Atene, 29 mag – Nei giorni scorsi, leggendo alcune testate, controllate dai soliti gruppi editoriali legati a banche e finanza, si era avuta l’impressione che la Grecia fosse in procinto di uscire dalla crisi. Nulla di più falso! La longa mano della Troika è ancora ben visibile lungo tutto il territorio ellenico e continua a presentare un conto salatissimo alimentando e consolidando, di contro, il giustificato livore ed euroscetticismo da parte della popolazione greca.
Le recenti elezioni europee hanno confermato il successo del partito di sinistra Syriza di Alexis Tsipras che ha superato il 26% dei consensi. Ma molto bene ha fatto anche Alba Dorata con il 9,3%. Un paese spaccato sui due opposti estremi del parlamento ellenico ma che nonostante questo resta in mano ad Antonis Samaras e al suo governo delle larghe intese che lo scorso anno mise assieme i socialisti del Pasok e i liberal-conservatori di Nuova Democrazia.

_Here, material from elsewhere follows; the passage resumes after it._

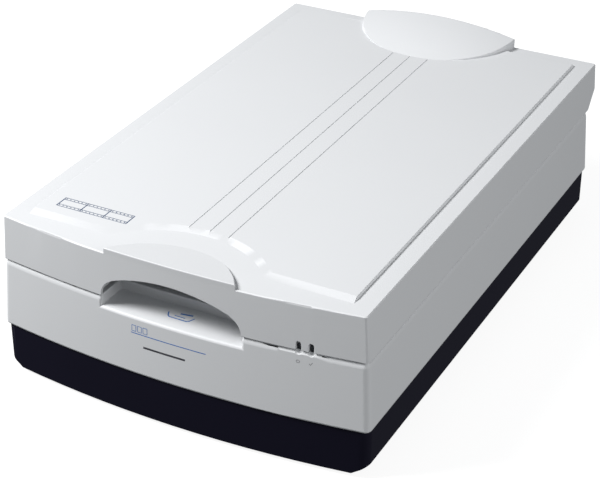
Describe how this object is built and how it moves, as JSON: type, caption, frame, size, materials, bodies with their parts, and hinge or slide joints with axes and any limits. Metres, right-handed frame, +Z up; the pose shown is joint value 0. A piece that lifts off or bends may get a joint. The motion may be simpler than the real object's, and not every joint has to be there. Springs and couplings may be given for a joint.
{
  "type": "flatbed scanner",
  "caption": "Large-format flatbed scanner with a film adapter in its lifting lid: a bowed light case over a dark tub, a finger recess, and a belt-driven scan head under the platen glass.",
  "frame": {"origin": "on the desk, under the middle of the closed case", "axes": "+X to the right of someone facing the front, +Y from the front to the rear hinges, +Z up"},
  "size_m": [0.387, 0.6003, 0.1881],
  "materials": {
    "shell_plastic": "fine-grained moulded plastic, cool light grey",
    "tub_plastic": "fine-grained moulded plastic, navy black",
    "platen_glass": "clear float glass",
    "diffuser": "opal acrylic",
    "white_foam": "closed-cell foam with a white face",
    "white_strip": "matt white film",
    "rubber": "matt moulded rubber",
    "dark_plastic": "black moulded plastic",
    "grey_plastic": "grey moulded plastic",
    "bright_steel": "ground steel",
    "sheet_steel": "zinc-plated sheet",
    "motor_can": "plated steel can",
    "brass": "turned bearing metal",
    "mirror": "front-silvered glass",
    "lamp_glass": "white lamp tube",
    "belt_rubber": "reinforced rubber belt",
    "gear_plastic": "natural acetal",
    "circuit_board": "green solder mask",
    "chip_plastic": "black moulded chips and cans",
    "light_pipe": "smoked light pipe"
  },
  "bodies": {
    "base": {"lower_housing": "tub_plastic", "upper_housing": "shell_plastic", "platen_glass": "platen_glass", "calibration_strip": "white_strip", "rubber_feet": "rubber", "case_screws": "bright_steel", "guide_rod": "bright_steel", "support_rail": "sheet_steel", "scan_motor": "motor_can", "motor_bracket": "sheet_steel", "drive_belt": "belt_rubber", "idler_bracket": "grey_plastic", "idler_spring": "bright_steel", "main_board": "circuit_board", "board_chips": "chip_plastic", "power_supply": "sheet_steel", "connector_plate": "sheet_steel", "power_inlet": "dark_plastic", "usb_socket": "bright_steel", "firewire_sockets": "bright_steel", "adapter_socket": "bright_steel", "switch_frame": "dark_plastic", "light_board": "circuit_board", "light_pipes": "light_pipe", "hinge_sockets": "grey_plastic"},
    "scan_head": {"head_frame": "dark_plastic", "head_cover": "dark_plastic", "lamp_reflector": "sheet_steel", "lamps": "lamp_glass", "optics_brackets": "dark_plastic", "first_mirror": "mirror", "second_mirror": "mirror", "lens_barrel": "dark_plastic", "lens_holder": "grey_plastic", "sensor_board": "circuit_board", "rod_bushes": "brass", "slide_shoe": "gear_plastic", "belt_clamp": "grey_plastic"},
    "motor_shaft": {"motor_pinion": "brass"},
    "belt_gear": {"belt_gear": "gear_plastic"},
    "idler": {"idler_pulley": "gear_plastic"},
    "rocker": {"power_rocker": "dark_plastic"},
    "lock": {"transport_lock": "grey_plastic"},
    "hinge_posts": {"hinge_posts": "grey_plastic", "hinge_pins": "bright_steel"},
    "lid": {"lid_cover": "shell_plastic", "lid_tray": "grey_plastic", "adapter_window": "diffuser", "white_mat": "white_foam", "adapter_rod": "bright_steel", "lid_screws": "bright_steel", "hinge_leaves": "sheet_steel", "adapter_motor": "motor_can", "adapter_belt": "belt_rubber"},
    "adapter_head": {"adapter_head": "dark_plastic", "adapter_lamp": "lamp_glass"},
    "adapter_pulley": {"adapter_pulley": "gear_plastic"},
    "adapter_idler": {"adapter_idler": "gear_plastic"}
  },
  "joints": [
    {"name": "lid_lift", "type": "slide", "parent": "base", "child": "hinge_posts", "axis": [0, 0, 1], "range_m": [0, 0.03]},
    {"name": "lid_hinge", "type": "hinge", "parent": "hinge_posts", "child": "lid", "pos_m": [0, 0.281, 0.134], "axis": [-1, 0, 0], "range_deg": [0, 85]},
    {"name": "scan_travel", "type": "slide", "parent": "base", "child": "scan_head", "axis": [0, 1, 0], "range_m": [0, 0.434]},
    {"name": "belt_gear_turn", "type": "hinge", "parent": "base", "child": "belt_gear", "pos_m": [-0.112, 0.238, 0.049], "axis": [0, 0, 1], "continuous": true},
    {"name": "motor_turn", "type": "hinge", "parent": "base", "child": "motor_shaft", "pos_m": [-0.08785, 0.238, 0.042], "axis": [0, 0, 1], "continuous": true},
    {"name": "idler_turn", "type": "hinge", "parent": "base", "child": "idler", "pos_m": [-0.112, -0.238, 0.049], "axis": [0, 0, 1], "continuous": true},
    {"name": "adapter_travel", "type": "slide", "parent": "lid", "child": "adapter_head", "axis": [0, 1, 0], "range_m": [0, 0.434]},
    {"name": "adapter_pulley_turn", "type": "hinge", "parent": "lid", "child": "adapter_pulley", "pos_m": [0.05, 0.262, 0.151], "axis": [0, 0, 1], "continuous": true},
    {"name": "adapter_idler_turn", "type": "hinge", "parent": "lid", "child": "adapter_idler", "pos_m": [0.05, -0.246, 0.151], "axis": [0, 0, 1], "continuous": true},
    {"name": "power_rocker_tilt", "type": "hinge", "parent": "base", "child": "rocker", "pos_m": [0.109, 0.2702, 0.029], "axis": [1, 0, 0], "range_deg": [0, 10]},
    {"name": "transport_lock_turn", "type": "hinge", "parent": "base", "child": "lock", "pos_m": [0.06, -0.2, 0.007], "axis": [0, 0, 1], "range_deg": [0, 90]}
  ],
  "couplings": [
    {"joint": "belt_gear_turn", "follows": "scan_travel", "rad_per_m": -114.94},
    {"joint": "idler_turn", "follows": "scan_travel", "rad_per_m": -114.94},
    {"joint": "motor_turn", "follows": "scan_travel", "rad_per_m": 459.77},
    {"joint": "adapter_pulley_turn", "follows": "adapter_travel", "rad_per_m": -114.94},
    {"joint": "adapter_idler_turn", "follows": "adapter_travel", "rad_per_m": -114.94}
  ]
}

Ed è proprio il governo in carica, che sposa le direttive impartite dalla Troika (Ue, Fmi e Bce), ad aver sottoscritto un nuovo accordo per assicurarsi aiuti per 8,8 miliardi di euro. Come è sempre successo in Grecia, questi aiuti non giungono mai senza una garanzia o, per meglio dire, senza che il governo greco abbia subito pressioni per procedere lungo le direttive economiche imposte. Quali? Ovviamente sempre le stesse: privatizzazioni, disgregazione dello stato sociale e smantellamento dell’apparato pubblico.
Questa volta per assicurarsi gli 8,8 miliardi il governo di Samaras ha dovuto accettare un condizione: privatizzare ben 110 spiagge greche. In particolare della costa di Afandou – che sono state messe in vendita dall’agenzia di privatizzazione Hellenic Republic Asset Development Fund (Taiped). “Bisogna vendere queste terre – dice un dipendente – ora, e subito. Dite alla Russia e al Qatar di fare in fretta!”
Se a qualcuno sfuggisse ancora, questa è esattamente la finalità di questa finanza predatrice: portare uno stato sovrano sull’orlo della bancarotta per poterlo indurre a dover svendere i gioielli di famiglia, proprio come una casalinga o un azienda che messa alle strette dalle banche ai primi segnali di crisi, quindi di rientro sicuro del fido, manda l’ufficiale giudiziario. Un piano diabolico messo in piedi per depredare la ricchezza primaria a poco prezzo, utile ai predatori e completamente inutile ai debitori, che saranno messi sempre di più in ginocchio. Questo loschi personaggi spolpano una preda di ogni ricchezza residua, per poi lasciarla moribonda a dover dipendere totalmente dalle loro elemosine a caro prezzo di usura.
Intanto non passa giorno senza che arrivino tristi notizie dalla Grecia. Una fonte del ministero delle Finanze ha riportato all’agenzia France Presse che ben 3.344.246 contribuenti su una popolazione di appena 11 milioni di abitanti ha arretrati con il Fisco per più di 66 miliardi di euro. Uno su tre, in sostanza, non riesce a pagare le tasse. Il baratro verso l’indigenza è stato già aperto e non ci stupirebbe leggere fra qualche mese di qualche emergenza umanitaria legata all’alimentazione. Ha senso tutto questo? Per i predoni delle banche e della finanza si!